◆ EXERCISE INSTRUCTIONS:
Identify the lines that contain the word "object", then copy them.

◆ PROVIDED MATERIAL:

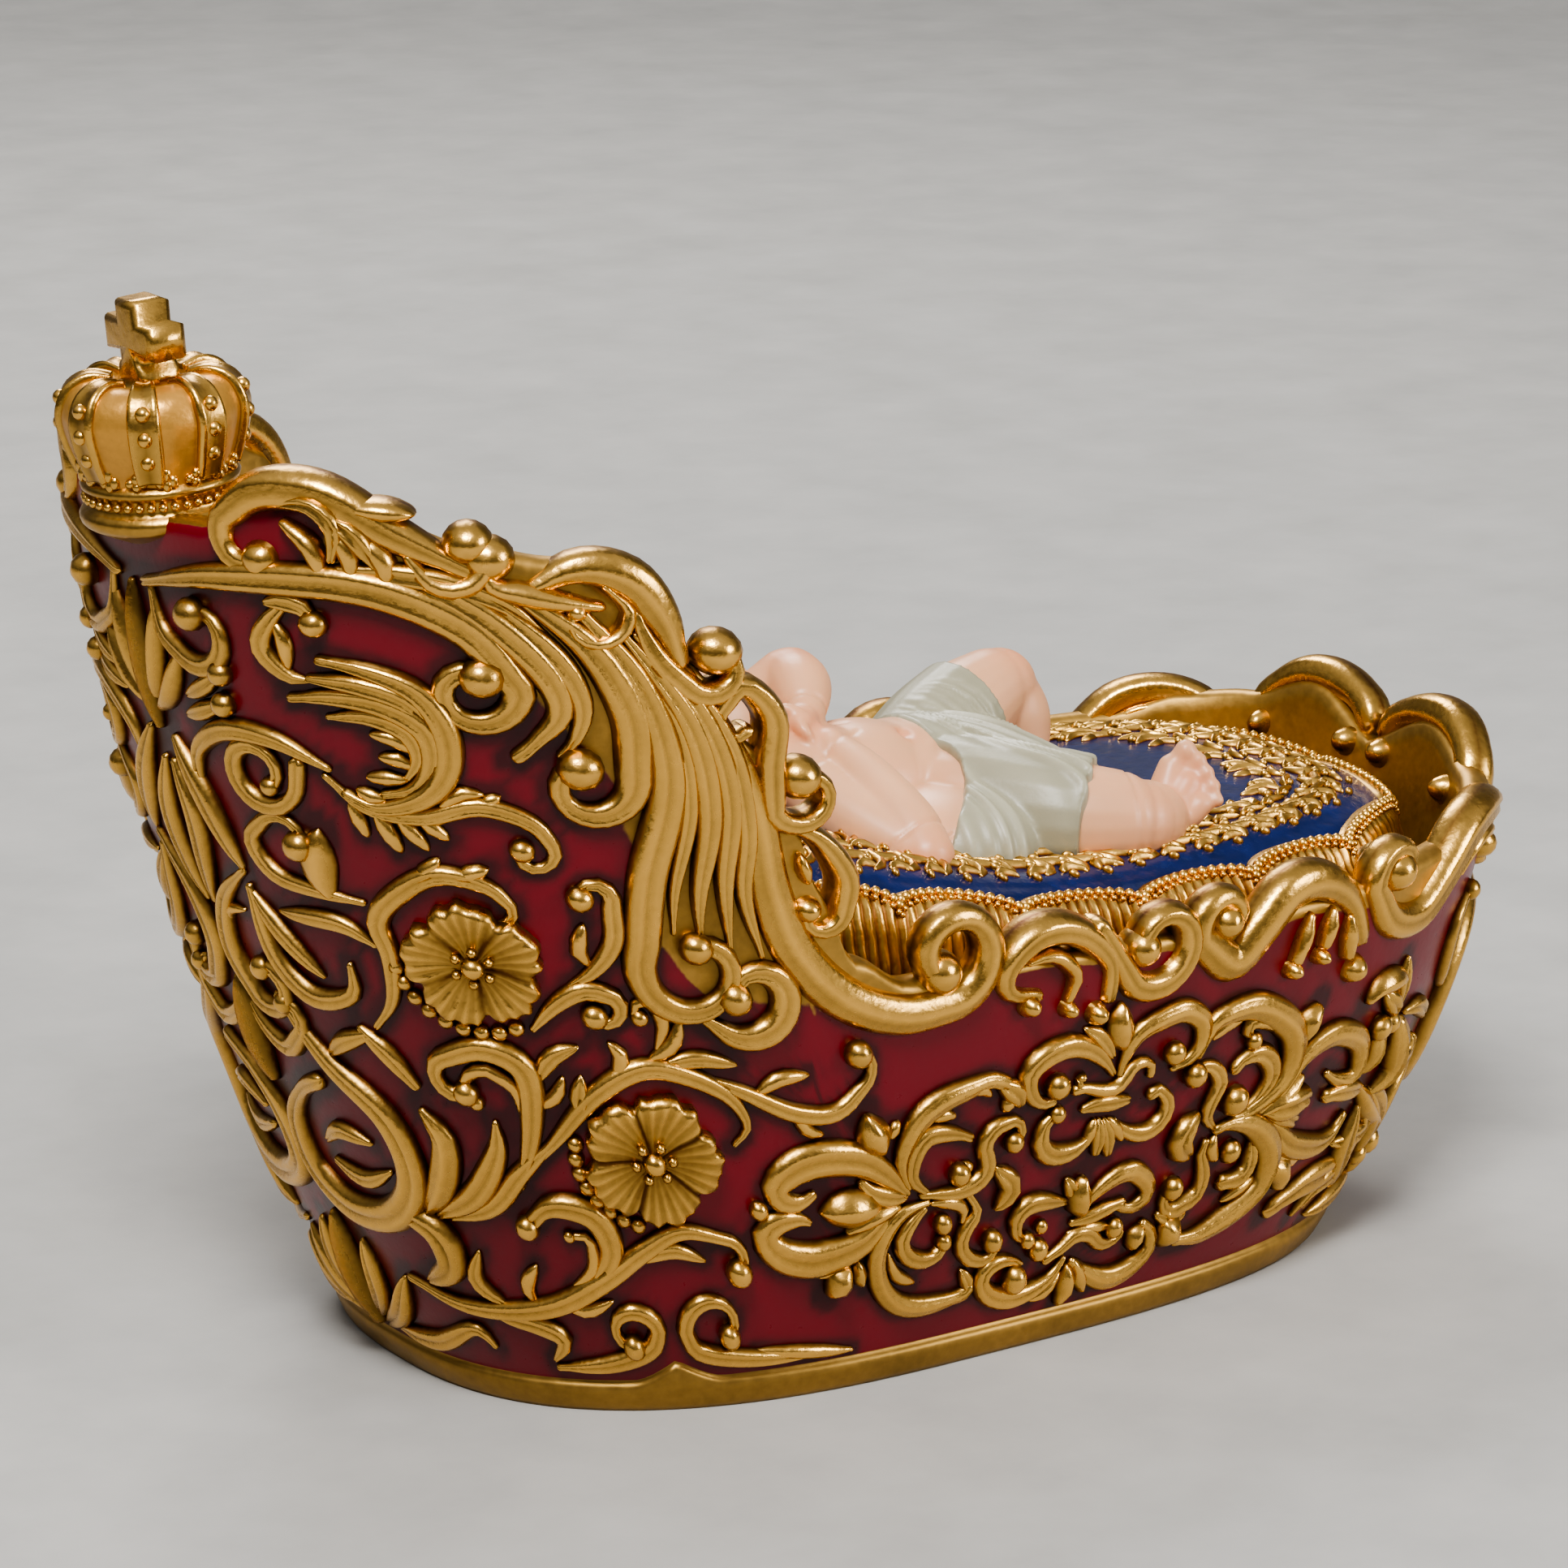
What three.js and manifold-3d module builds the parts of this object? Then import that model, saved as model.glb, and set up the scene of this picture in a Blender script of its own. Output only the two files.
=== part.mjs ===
// Baroque cradle figurine: a gilded tub with headboard and crown, a lace-skirted cushion and the infant on it.
// Millimetres, +Z up. The headboard is at -X, the foot at +X, and the cradle is alike on both sides of Y = 0.
import * as THREE from "three";
import { mergeVertices } from "three/addons/utils/BufferGeometryUtils.js";
import Module from "manifold-3d";

const wasm = await Module();
wasm.setup();

// Driving dimensions of the tub. Each reach goes from its base value to its top value by a bowed curve.
const TUB_TOP = 130;
const HEAD = { base: 66, top: 106.7, bow: 1.48, round: 2.58 };
const FOOT = { base: 84, top: 120, bow: 3, round: 3.2 };
const SIDE = { base: 46, top: 58.7, bow: 2.33 };
const CENTRE_SHIFT = -1.84; // moves the tub's own middle so that the whole object is centred on X = 0
const CHART_HEIGHT = 60; // the height at which distance round the tub is counted
const WALL = 5;
const FLOOR = 10;
const BAND = { height: 6, proud: 1.2 };
const RIM = { out: 2.4, in: 5.4 }; // how far the rim's scrolls stand out of the wall, and reach in
const STATIONS = 32; // round the tub
const SINK = 1.5; // how far carving is let into the wall
const REST_GAP = 0.3; // between the infant and the cushion it lies on
const STATION_STEP = 10; // distance along a carved line between two sections
const STATION_TURN = 75; // degrees of a spiral between two sections
const SPIRAL_SHRINK = 0.4; // share of its radius that a spiral ends with

// Height of the wall's top edge against the distance s from the middle of the headboard.
const EDGE = [
  [0, 130], [16, 131.5], [25, 135], [34, 137.5], [43, 133], [52, 130], [62, 128], [69, 123], [77, 112],
  [84, 100], [89, 88], [92, 77], [97, 66], [106, 61], [120, 61], [150, 60], [190, 60], [215, 61],
  [228, 64], [240, 65], [254, 69], [272, 62],
];

const CROWN = { x: -101.1, z: 130.4, ring: 10.55, ball: 12.3, lean: 4.8, arches: 8 };
const CROSS = { foot: 16, top: 29.7, arm: 13, width: 5.7, depth: 6 };

// The cushion has rows of height and of gap to the outside of the tub, from the bottom up, and a raised head end.
const CUSHION = {
  rows: [[10.3, 13], [16, 8], [38, 8], [52, 10.5], [62, 14.5], [64.8, 19]],
  crown: 66.2,
  ramp: { start: 18, slope: 0.29, soft: 8, top: 17 },
  stations: 36,
};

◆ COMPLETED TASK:
What three.js and manifold-3d module builds the parts of this object? Then import that model, saved as model.glb, and set up the scene of this picture in a Blender script of its own. Output only the two files.
const CENTRE_SHIFT = -1.84; // moves the tub's own middle so that the whole object is centred on X = 0